Energy Dept. wants more info on fuel cells

The agency offers $74 million to labs doing research and development, as well as cost analysis projects. Will that be enough to reassure Energy Secretary Steven Chu?

Energy Secretary Steven Chu
DOE Secretary Steven Chu has said he's skeptical of fuel cells providing a successful energy source for vehicles in the near future, but sees them as a viable energy storage option. U.S. Department of Energy

The Department of Energy announced yesterday that it's interested in funding more fuel cell research and development projects, as well as cost analysis studies for fuel cell manufacturing and use.

To that end the federal agency is offering a total of $74 million in funding, with $65 million going toward research and development, and $9 million going toward cost analysis studies. The funds are available to either academic or corporate laboratories with applications for the research and development funding due by March 3, 2011, and those for fuel cell cost analysis studies due by February 18, 2011.

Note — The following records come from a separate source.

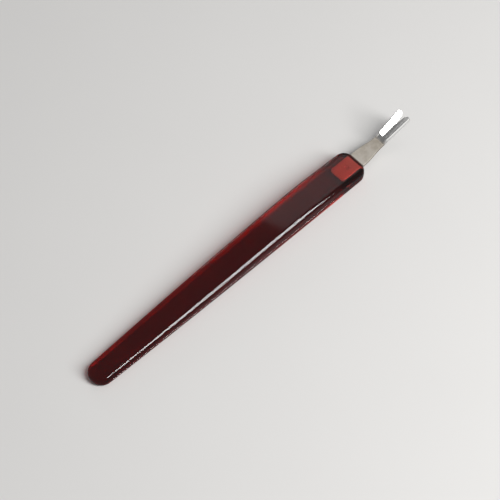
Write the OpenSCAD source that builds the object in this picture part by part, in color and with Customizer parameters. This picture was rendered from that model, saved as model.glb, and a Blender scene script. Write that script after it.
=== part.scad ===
// Cuticle trimmer: a moulded see-through handle with a forked steel blade set in its front end.
// It lies along X with the fork at +X, on its flat underside at z = 0.
// The origin is under the middle of its whole length.

/* [Handle] */
// Length of the handle, from the butt to the front face
handle_l = 100.7; // [80:1:130]
// Width across the round butt
butt_w = 7.4; // [6.5:0.1:9]
// Width just behind the front corners
front_w = 9.9; // [9:0.1:13]
// How far each long side bows out beyond a straight taper
side_bow = 0.35; // [0:0.05:0.8]
// Height at the butt
butt_h = 2.72; // [2.6:0.1:4]
// Height where the rising and the falling line of the top would meet
peak_h = 6.3; // [5.5:0.1:9]
// Distance of that meeting point from the front face
peak_back = 20; // [14:0.5:35]
// How far the rounded crest lies below that meeting point
crest_drop = 0.46; // [0.1:0.02:0.8]
// Height at the front face
front_h = 4.3; // [4:0.1:6]
// Radius of the front corners, seen from above
corner_r = 3.2; // [1.6:0.1:3.5]
// Radius of the upper long edges
top_edge_r = 1.4; // [0.6:0.1:1.5]
// Radius of the lower long edges
bottom_edge_r = 1; // [0.4:0.1:1]

/* [Blade] */
// Thickness of the steel strip
strip_t = 0.9; // [0.6:0.05:1.2]
// Width of the tang, and of the strip where it leaves the handle
base_w = 5.2; // [4.6:0.05:6.5]
// Width at the waist, where the fork starts
waist_w = 3.5; // [3:0.05:4.4]
// Length of the flat neck, from the front face to the waist
neck_l = 9.3; // [8:0.1:14]
// Height of the strip's middle above the underside, at the front face
strip_z = 2.5; // [2.2:0.05:3]
// Rise of the neck above level
neck_rise = 3; // [0:0.5:6]
// Rise of the fork above level
fork_rise = 16; // [10:0.5:25]
// Length of the fork, from the waist to the tips
fork_l = 10.7; // [8:0.1:13]
// Angle that each side of the fork is folded up
fold_a = 27; // [15:1:40]
// Width of each folded side at the tips, along its own slope
arm_w = 2.6; // [2.2:0.05:3.2]
// Length of the folding zone, from the waist to the full fold
fold_l = 1.6; // [1:0.1:2.5]
// How far the fold line is pressed below the flat strip
fold_drop = 0.05; // [0:0.05:0.5]
// Depth of the notch between the prongs
notch_l = 3.7; // [2.5:0.1:5]
// Width of the notch at its mouth
notch_w = 1.5; // [1:0.05:2]
// Radius of the notch's inner end
notch_r = 0.3; // [0.2:0.05:0.5]

/* [Tang] */
// Length of the strip that is set in the handle
tang_l = 8.4; // [6:0.1:12]
// Diameter of the keying dimple in the top of the tang, which the moulding fills
key_d = 1.5; // [1:0.1:2.5]
// Depth of the keying dimple
key_depth = 0.3; // [0.1:0.05:0.4]
// Gap all round between the tang and the moulding
tang_gap = 0; // [0:0.01:0.1]

/* [Hidden] */
step_count = 12;
lap = 0.05;
sink = 0.01;
past = 1;
tang_corner_r = 0.9;
tip_round = 0.85;
tip_flat = 1.4;
flare_at = 0.24;
flare_share = 0.5;
tang_w = base_w;
tip_dip = (arm_w - tip_flat * tip_round) * sin(fold_a) - strip_t / 2 * cos(fold_a) - fold_drop;
reach = neck_l * cos(neck_rise) + fork_l * cos(fork_rise) - tip_dip * sin(fork_rise);
total_l = handle_l + reach;
butt_x = -total_l / 2;
front_x = butt_x + handle_l;
peak_x = handle_l - peak_back;

// Height of the top at a distance from the butt: two straight lines with a rounded meeting.
function rising(x) = butt_h + (peak_h - butt_h) * x / peak_x;
function falling(x) = front_h + (peak_h - front_h) * (handle_l - x) / peak_back;
function top_z(x) =
    (rising(x) + falling(x)) / 2
    - sqrt(pow((rising(x) - falling(x)) / 2, 2) + pow(crest_drop, 2));

// Half the width at a distance from the butt.
function half_w(x) =
    let (u = x / handle_l)
    (butt_w + (front_w - butt_w) * u) / 2 + side_bow * 4 * u * (1 - u);

// A round puck with rounded edges, standing on z = 0.
module puck(r, h, fn) {
    rt = min(top_edge_r, r);
    rb = min(bottom_edge_r, r);
    rotate_extrude($fn = fn)
        polygon(concat(
            [[0, 0]],
            [for (a = [-90 : 15 : 0]) [r - rb + rb * cos(a), rb + rb * sin(a)]],
            [for (a = [0 : 15 : 90]) [r - rt + rt * cos(a), h - rt + rt * sin(a)]],
            [[0, h]]
        ));
}

// The handle's outer form, with its butt at x = 0.
module handle_form() {
    edge_r = max(top_edge_r, bottom_edge_r);
    butt_r = butt_w / 2;
    last_x = handle_l - corner_r;
    hull() {
        translate([butt_r, 0, 0])
            puck(butt_r, top_z(butt_r), 64);
        for (i = [1 : step_count - 1]) {
            x = butt_r + (last_x - butt_r) * i / step_count;
            for (side = [-1, 1])
                translate([x, side * (half_w(x) - edge_r), 0])
                    puck(edge_r, top_z(x), 32);
        }
        for (side = [-1, 1])
            translate([last_x, side * (half_w(last_x) - corner_r), 0])
                puck(corner_r, top_z(handle_l - corner_r / 2), 48);
    }
}

// Places children in the strip's own frame: x from the front face, z from the strip's middle.
module on_strip() {
    translate([front_x, 0, strip_z])
        rotate([0, -neck_rise, 0])
            children();
}

// Places children in the fork's own frame: x from the waist, z from the fold line.
module on_fork() {
    on_strip()
        translate([neck_l, 0, 0])
            rotate([0, neck_rise - fork_rise, 0])
                translate([0, 0, -fold_drop])
                    children();
}

// The tang: the buried end of the strip, with its keying dimple, grown all round by a gap.
module tang(gap, front) {
    r = tang_corner_r + gap;
    back = -tang_l - gap;
    half = tang_w / 2 + gap;
    difference() {
        translate([0, 0, -strip_t / 2 - gap])
            linear_extrude(strip_t + 2 * gap)
                polygon(concat(
                    [for (a = [180 : 15 : 270]) [back + r + r * cos(a), -half + r + r * sin(a)]],
                    [[front, -half], [front, half]],
                    [for (a = [90 : 15 : 180]) [back + r + r * cos(a), half - r + r * sin(a)]]
                ));
        translate([-tang_l / 2, 0, strip_t / 2 - key_depth + gap])
            cylinder(d = key_d - 2 * gap, h = key_depth + past, $fn = 32);
    }
}

// Half the width of the neck at a distance from the front face: level, then a smooth draw-in.
function neck_half(x) =
    let (u = min(1, max(0, (x / neck_l - 0.12) / 0.84)))
    (waist_w + (base_w - waist_w) * (1 + cos(180 * u)) / 2) / 2;

// The flat neck, which starts at the front face with the strip's full width.
module neck() {
    steps = 16;
    xs = [for (i = [0 : steps]) neck_l * i / steps];
    translate([0, 0, -strip_t / 2])
        linear_extrude(strip_t)
            polygon(concat(
                [for (x = xs) [x, -neck_half(x)]],
                [for (i = [steps : -1 : 0]) [xs[i], neck_half(xs[i])]]
            ));
}

// One folded side of the fork, flat in its own plane, from the fold line outwards.
module arm_outline() {
    root = waist_w / 2;
    mid_x = fork_l * flare_at;
    mid_w = root + (arm_w - root) * flare_share;
    polygon(concat(
        [[fold_l, 0], [fold_l, root + (mid_w - root) * fold_l / mid_x], [mid_x, mid_w]],
        [for (a = [90 : -10 : 0])
            [fork_l - tip_round + tip_round * cos(a), arm_w - tip_round + tip_round * sin(a)]],
        [[fork_l, arm_w - tip_flat * tip_round], [fork_l - tip_round, 0]]
    ));
}

// The notch, narrow and round at its inner end and open past the tips.
module notch() {
    inner_x = fork_l - notch_l + notch_r;
    translate([0, 0, -fork_l / 2])
        linear_extrude(fork_l)
            polygon(concat(
                [for (a = [90 : 15 : 270]) [inner_x + notch_r * cos(a), notch_r * sin(a)]],
                [[fork_l - tip_round, -notch_w / 2], [fork_l + past, -notch_w / 2 - past / 2]],
                [[fork_l + past, notch_w / 2 + past / 2], [fork_l - tip_round, notch_w / 2]]
            ));
}

// The strip's end on one side of the middle, drawn out into the start of the folded side.
module fold_side(side) {
    start_w = waist_w / 2 + (arm_w - waist_w / 2) * flare_share * fold_l / (fork_l * flare_at);
    slab_t = strip_t - 2 * sink;
    hull() {
        on_strip()
            translate([neck_l - lap, side > 0 ? 0 : sink - waist_w / 2, -slab_t / 2])
                cube([lap, waist_w / 2 - sink, slab_t]);
        on_fork()
            rotate([side * fold_a, 0, 0])
                translate([fold_l, side > 0 ? 0 : sink - start_w, -slab_t / 2])
                    cube([lap, start_w - sink, slab_t]);
    }
}

module handle() {
    color([0.35, 0.05, 0.06])
        difference() {
            translate([butt_x, 0, 0])
                handle_form();
            on_strip()
                tang(tang_gap, past);
        }
}

module blade() {
    color([0.72, 0.71, 0.69])
        union() {
            on_strip()
                tang(0, 0);
            on_strip()
                neck();
            for (side = [-1, 1])
                fold_side(side);
            on_fork()
                difference() {
                    union() {
                        for (side = [0, 1])
                            mirror([0, side, 0])
                                rotate([fold_a, 0, 0])
                                    translate([0, 0, -strip_t / 2])
                                        linear_extrude(strip_t)
                                            arm_outline();
                        translate([fold_l, 0, 0])
                            rotate([0, 90, 0])
                                cylinder(d = strip_t, h = fork_l - fold_l - tip_round, $fn = 32);
                    }
                    notch();
                }
        }
}

handle();
blade();
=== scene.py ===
"""A cuticle trimmer: a see-through moulded handle with a forked steel blade in its front end."""

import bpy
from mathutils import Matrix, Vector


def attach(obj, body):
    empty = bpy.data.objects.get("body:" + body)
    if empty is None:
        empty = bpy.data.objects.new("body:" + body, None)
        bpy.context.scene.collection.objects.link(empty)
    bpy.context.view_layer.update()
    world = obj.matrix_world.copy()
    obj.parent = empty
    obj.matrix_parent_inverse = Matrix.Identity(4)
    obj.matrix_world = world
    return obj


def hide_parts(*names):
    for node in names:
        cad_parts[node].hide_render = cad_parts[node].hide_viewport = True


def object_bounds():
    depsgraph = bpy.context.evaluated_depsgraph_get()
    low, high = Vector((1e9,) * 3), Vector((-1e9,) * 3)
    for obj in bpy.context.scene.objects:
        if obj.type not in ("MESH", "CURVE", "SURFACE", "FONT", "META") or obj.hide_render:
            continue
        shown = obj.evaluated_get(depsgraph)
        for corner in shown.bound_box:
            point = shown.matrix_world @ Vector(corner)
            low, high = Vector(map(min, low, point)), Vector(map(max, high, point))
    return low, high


bl_info = {
    "name": "Cuticle Trimmer",
    "version": (1, 0, 0),
    "blender": (4, 5, 0),
    "location": "View3D > Sidebar > Trimmer",
    "description": "Builds a cuticle trimmer with a see-through handle and a forked steel blade",
    "category": "Add Mesh",
}

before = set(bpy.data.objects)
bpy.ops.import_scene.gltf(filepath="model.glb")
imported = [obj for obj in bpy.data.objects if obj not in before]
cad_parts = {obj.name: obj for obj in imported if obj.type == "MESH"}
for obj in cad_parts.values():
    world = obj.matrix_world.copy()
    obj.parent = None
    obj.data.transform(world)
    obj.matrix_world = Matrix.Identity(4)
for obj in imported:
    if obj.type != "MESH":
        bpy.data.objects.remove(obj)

import math

import bmesh
import bpy
from mathutils import Matrix, Vector

CAD_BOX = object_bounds()
BUTT_X = CAD_BOX[0].x
MM = 0.001


# Sizes and colours that a user may change


class HandleSizes(bpy.types.PropertyGroup):
    """Sizes of the moulded handle."""

    length: bpy.props.FloatProperty(
        name="Length",
        description="Length of the handle, from the butt to the front face",
        default=100.7 * MM,
        min=80 * MM,
        max=130 * MM,
        unit="LENGTH",
    )
    butt_width: bpy.props.FloatProperty(
        name="Butt width",
        description="Width across the round butt",
        default=7.4 * MM,
        unit="LENGTH",
    )
    front_width: bpy.props.FloatProperty(
        name="Front width",
        description="Width just behind the front corners",
        default=9.9 * MM,
        unit="LENGTH",
    )
    side_bow: bpy.props.FloatProperty(
        name="Side bow",
        description="How far each long side bows out beyond a straight taper",
        default=0.35 * MM,
        unit="LENGTH",
    )
    butt_height: bpy.props.FloatProperty(
        name="Butt height",
        description="Height at the butt",
        default=2.72 * MM,
        unit="LENGTH",
    )
    peak_height: bpy.props.FloatProperty(
        name="Peak height",
        description="Height where the rising and falling lines of the top would meet",
        default=6.3 * MM,
        unit="LENGTH",
    )
    peak_back: bpy.props.FloatProperty(
        name="Peak setback",
        description="Distance of that meeting point from the front face",
        default=20.0 * MM,
        unit="LENGTH",
    )
    crest_drop: bpy.props.FloatProperty(
        name="Crest drop",
        description="How far the rounded crest lies below that meeting point",
        default=0.46 * MM,
        unit="LENGTH",
    )
    front_height: bpy.props.FloatProperty(
        name="Front height",
        description="Height at the front face",
        default=4.3 * MM,
        unit="LENGTH",
    )
    corner_radius: bpy.props.FloatProperty(
        name="Corner radius",
        description="Radius of the front corners, seen from above",
        default=3.2 * MM,
        unit="LENGTH",
    )
    top_radius: bpy.props.FloatProperty(
        name="Top edge radius",
        description="Radius of the upper long edges",
        default=1.35 * MM,
        unit="LENGTH",
    )
    bottom_radius: bpy.props.FloatProperty(
        name="Bottom edge radius",
        description="Radius of the lower long edges",
        default=0.95 * MM,
        unit="LENGTH",
    )
    parting_share: bpy.props.FloatProperty(
        name="Parting line height",
        description="Height of the mould's parting line, as a share of the handle's height",
        default=0.43,
        subtype="FACTOR",
    )
    parting_ridge: bpy.props.FloatProperty(
        name="Parting ridge",
        description="How far the parting line's fine ridge stands out of the sides",
        default=0.045 * MM,
        unit="LENGTH",
    )
    draft: bpy.props.FloatProperty(
        name="Draft",
        description="Slope of the side walls away from the parting line",
        default=math.radians(1.2),
        unit="ROTATION",
    )


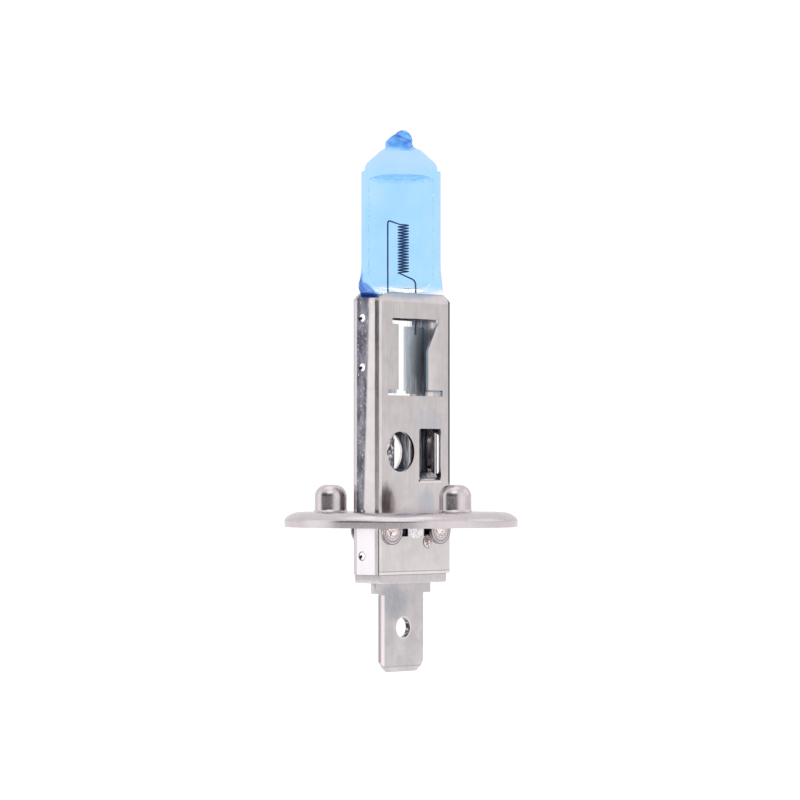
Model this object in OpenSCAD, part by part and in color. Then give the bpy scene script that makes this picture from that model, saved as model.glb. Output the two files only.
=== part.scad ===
// Single-filament halogen headlight bulb with a three-boss focus flange.
// Millimetres, +Z towards the glass tip. The origin is where the bulb's axis
// meets the reference plane, which is the plane of the three boss tops.
// -Y is the wide face with the round hole, -X and +X are the narrow sides.

/* [Glass] */
// Outside diameter of the quartz tube
tube_d = 9.9; // [9.6:0.1:10.2]
// Wall thickness of the quartz tube
tube_wall = 0.9; // [0.8:0.05:1]
// Height where the tube starts to close into the dome
shoulder_z = 39.05; // [38.6:0.05:39.6]
// Height of the glass tip
tip_z = 44.3; // [44:0.1:44.6]
// Width of the flat pinch seal
pinch_w = 10.9; // [10.6:0.05:10.9]
// Thickness of the flat pinch seal between its side ribs
pinch_t = 3.4; // [3.3:0.05:3.4]
// Thickness of the pinch seal's side ribs
rib_t = 4.1; // [3.9:0.05:4.1]
// Height of the lower end of the pinch seal
pinch_bottom_z = 9.5; // [9.2:0.1:9.8]

/* [Filament] */
// Diameter of the tungsten wire
wire_d = 0.2; // [0.16:0.02:0.2]
// Outside diameter of the coil
coil_d = 1.45; // [1.3:0.05:1.6]
// Height of the first turn of the coil
coil_bottom_z = 26.4; // [26.2:0.1:26.6]
// Height of the last turn of the coil
coil_top_z = 32.5; // [32.3:0.1:32.7]
// Number of turns
coil_turns = 17; // [14:1:18]
// Distance of each leg from the bulb's axis
leg_x = 2.55; // [2.4:0.05:2.7]

/* [Seal foils and leads] */
// Width of each molybdenum foil
foil_w = 3.4; // [3:0.1:3.6]
// Thickness of each molybdenum foil
foil_t = 0.05; // [0.04:0.01:0.06]
// Height of the lower end of the foils
foil_bottom_z = 11.4; // [11:0.1:11.8]
// Height of the upper end of the foils
foil_top_z = 19.8; // [19.4:0.1:20]
// Diameter of the outer lead wires
lead_d = 0.8; // [0.7:0.05:0.8]

/* [Sheet metal holder] */
// Width of the holder across its narrow sides
holder_w = 13.5; // [13.4:0.05:13.6]
// Depth of the holder from wide face to wide face
holder_t = 5; // [4.95:0.05:5.05]
// Sheet thickness of both half shells
sheet = 0.4; // [0.35:0.05:0.4]
// Height of the lower end of the half shells
holder_bottom_z = -11.1; // [-11.3:0.1:-10.9]
// Height of the upper end of the narrow sides
holder_side_z = 23; // [22.9:0.05:23.1]
// Diameter of the round access hole
access_d = 5; // [4.6:0.1:5.2]

/* [Focus flange] */
// Radius of the flange rim
flange_r = 14.55; // [14.2:0.05:14.8]
// Depth of the flange's upper face below the boss tops
boss_h = 3.4; // [3.2:0.1:3.6]
// Diameter of each boss
boss_d = 3.95; // [3.75:0.05:4]
// Diameter of the circle through the boss centres
boss_circle_d = 18.2; // [18.1:0.1:18.6]
// Distance from the axis to the flat on the rim
flat_y = 12.3; // [12:0.1:12.8]

/* [Terminal] */
// Width of the terminal blade
blade_w = 7.86; // [7.6:0.02:8]
// Thickness of the terminal blade
blade_t = 0.8; // [0.7:0.05:0.9]
// Height of the blade's free end
blade_end_z = -23.3; // [-23.6:0.1:-23]
// Diameter of the hole in the blade
blade_hole_d = 2.48; // [2.2:0.02:2.6]
// Height of the hole in the blade
blade_hole_z = -17.8; // [-18.2:0.1:-17.4]

/* [Hidden] */

$fn = 64;
corner_fn = 16;
leg_fn = 24;
blend_fn = 32;
lead_fn = 48;
rim_fn = 128;
bead_fn = 200;
eps = 0.02;
// how far a cutter reaches past the face that it cuts
over = 1;

// glass
tube_r = tube_d / 2;
bore_r = tube_r - tube_wall;
round_z = 26.6;
flat_z = 23.8;
cavity_bottom_z = 24.9;
cavity_top_z = 38.6;
cavity_top_round = 0.75;
cavity_floor = [7.4, 1.6];
cavity_floor_round = 0.7;
shoulder_step = 0.4;
shoulder_r = 1.3;
cone_deg = 48;
cone_top_z = 41.7;
tip_r = 1.7;
pinch_round = 0.4;
rib_w = 0.85;
rib_top_z = 22.5;
blend_w = pinch_w + 0.1;
blend_t = pinch_t + 0.1;
web_w = 5.3;
web_cut = 0.6;
web_top_z = 21.4;
web_bottom_z = 10.3;
seal_gap = 0.01;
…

It's an interesting development since the DOE slashed its fuel cell vehicle research budget in 2009.

Fuel cells have been given a lot of attention in connection with pilot projects involving cars, buses, light duty trucks, and even tractors. Recent research reports have predicted that fuel cells will become more standardized over the next 10 years, and experience a surge in popularity as hydrogen fueling stations become more common. Pike Research predicted that 2.8 million fuel-cell vehicles will be on the road worldwide by 2020, due in large part to government interesting and backing.

Fuel cells have also been successful in stationary applications like supplying power used to cool a data center, as chargers for gadgets, or as energy storage units for intermittent energy sources like wind and solar.

DOE Secretary Steven Chu has been quite vocal with his personal skepticism toward fuel cells as a successful transportation option in the near future until certain technological breakthroughs occur. Chu has said he sees fuel cells more as an option for energy storage when it comes to nuclear power, solar, and wind.

"I think that hydrogen could be effectively a 'battery' in the sense that suppose you had a way of using excess electricity--let's say a nuclear plant at night, or solar or wind excess capacity, and there was an efficient electrolysis way of turning that into hydrogen, and then we have stationary fuel cells. It could effectively be a battery of sorts," Chu told MIT's Technology Review in a 2009 interview.

Of course, as always with the federal government, there is a catch to this available fuel cell funding.

"Funding for both programs are subject to congressional appropriations," according to the DOE announcement.